BEST LAID PLANS
Reviewed by Harvey Karten Fox Searchlight Pictures/Fox 2000 Pictures/Dogstar Films Director: Mike Barker Writer: Ted Griffin Cast: Alessandro Nivola, Reese Witherspoon, Josh Brolin, Rocky Carroll, Michael G. Hagerty, Terrence Dashon Howard, Jamie Marsh, Gene Wolande, Jonathan McMurty
The twists and turns featured in Mike Barker's thriller "Best Laid Plans" offer nothing new to the genre, yet only the sharpest devotees of the contortions and distortions of the category will guess the design of this cinematic pretzel. At times we think we're looking at a photographed play, particularly since Ted Griffin's script focusses strongly on just three people who plan and scheme to enrich themselves and then diagram ways to extricate themselves from onerous circumstances. The best reason to see this drama--which is really the sort of piece you might encounter on a decent cable station in the late evening--is the quality of the acting. The always reliable Reese Witherspoon ("Pleasantville," "Election," "Cruel Intentions") is absolutely incapable of fault in any role, while relatively unknown Alessandro Nivola ("Face Off") turns in a smashingly convincing job as a guy who gets kicked around and yet is sought out to disentangle a former college buddy from a most untenable situation.
Appropriately using a flashback technique, Barker opens the movie in a bar as an increasingly inebriated Bryce (John Brolin) loudly relates unamusing jokes to his pal Nick (Alessandro Nivola). Shortly after a sexy young woman slinks into the pub and casts an eye on Bryce, Nick gets a frantic call from his buddy who desperately needs help. After having having gone home with Bryce--a college English instructor who is house-sitting for a fabulously wealthy contact--the woman accuses her new companion of rape, threatens to bring in the police, and is chained to a pole in the basement. A frantic Bryce pumps Nick for advice on how to save both his career and his freedom. When Barker flashes back four months, we find out that things are not what they seem.
Much is made about the barren town in which the characters are living, a nowhere place out West called Tropico, which both Nick and his girl friend Lissa (Reese Witherspoon) are eager to leave. Scripters like Ted Griffin and also like "Mrs. Tingle"'s Kevin Williamson seem to believe people living in decaying towns can leave only if they come into some money--in the case of "Tingle's" valedictorian, Leigh Ann Watson, by winning a scholarship to a big-city college, and in the situation of Griffin's screenplay by coming into insurance money. When Nick finds out that the money he expected from his dad's life insurance will not materialize, he falls into a trap. He becomes an accessory to a crime, one which expected to net him $10,000, but ends up actually owing money to people who put extreme pressure upon him when his best-laid robbery schemes gang a-gley.

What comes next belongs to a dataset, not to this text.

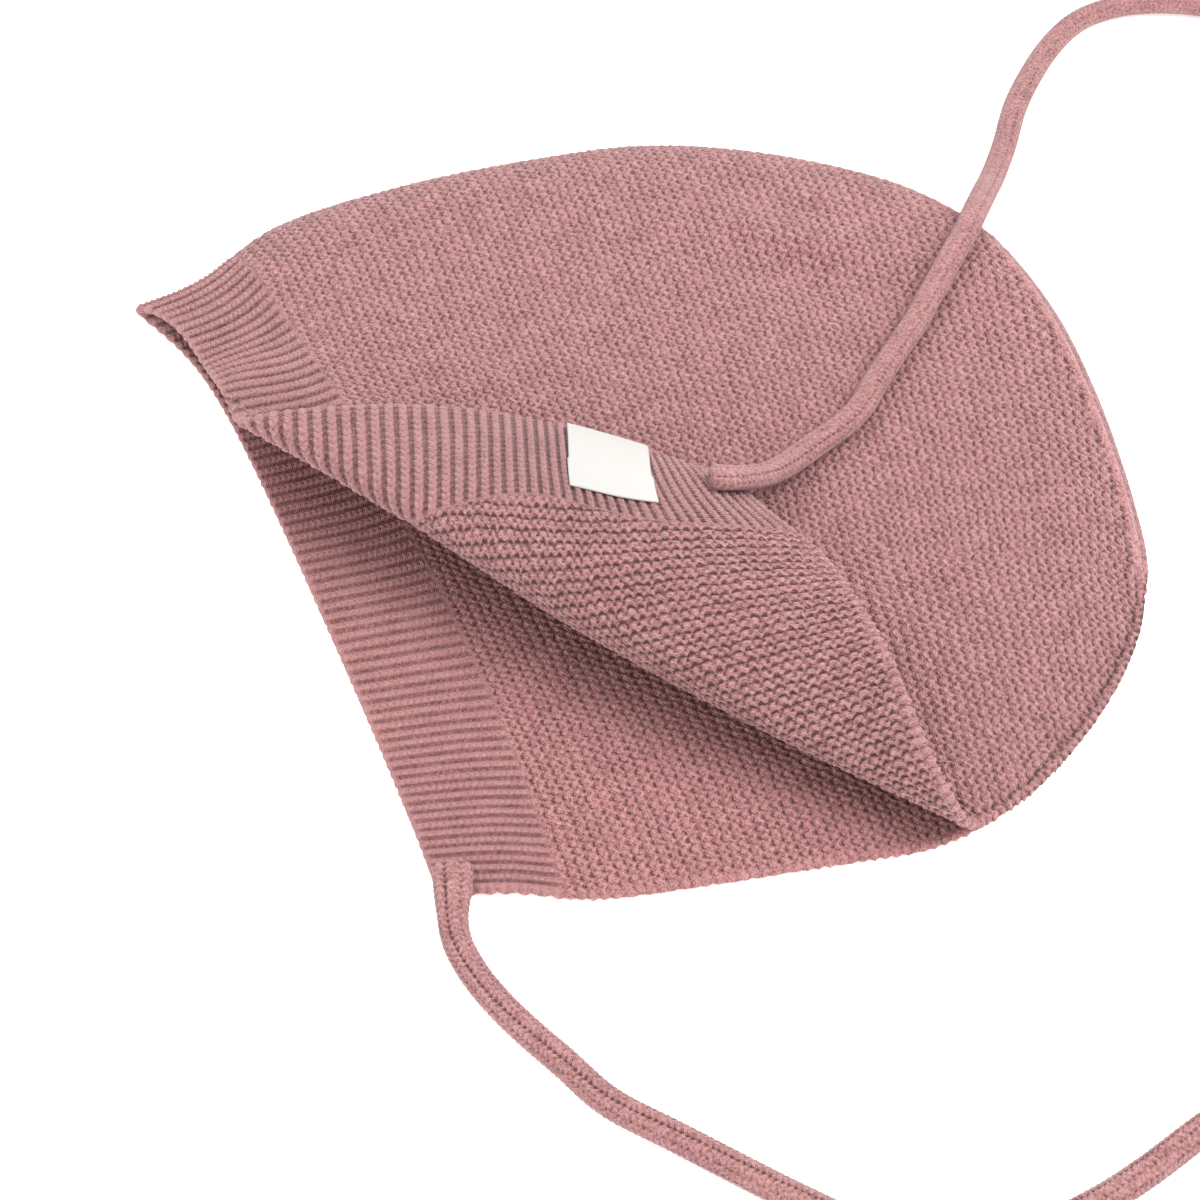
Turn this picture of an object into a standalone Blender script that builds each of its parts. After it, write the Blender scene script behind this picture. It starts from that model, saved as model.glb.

"Best Laid Plans" features an amusing role by Rocky Carroll as the Bad Ass Dude, who demonstrates in graphic ways his determination to be paid off by the increasingly despairing Nick, and who possesses some of the cleverest dialogue in the story. He comes across as no paltry street hood at all, but more like a finance major who relentlessly and humorously quizzes his prey on Adam Smith's theories embodied in "The Wealth of Nations" and demonstrates his knowledge of the Benthamite Calculus as well. Though the anxiety-ridden Bryce serves largely as a straight-man, a sounding board for Nick's shenanigans, all three principals turn in crackling good performances in a story marred only by a cop-out sentimental finale. "Best Laid Plans" may not be sport the clever dialogue of some of David Mamet's films on similar themes ("House of Games" comes to mind), but as a puzzler that inventively blends humor with chills, Barker and Griffin's film is more than worthy of our patronage.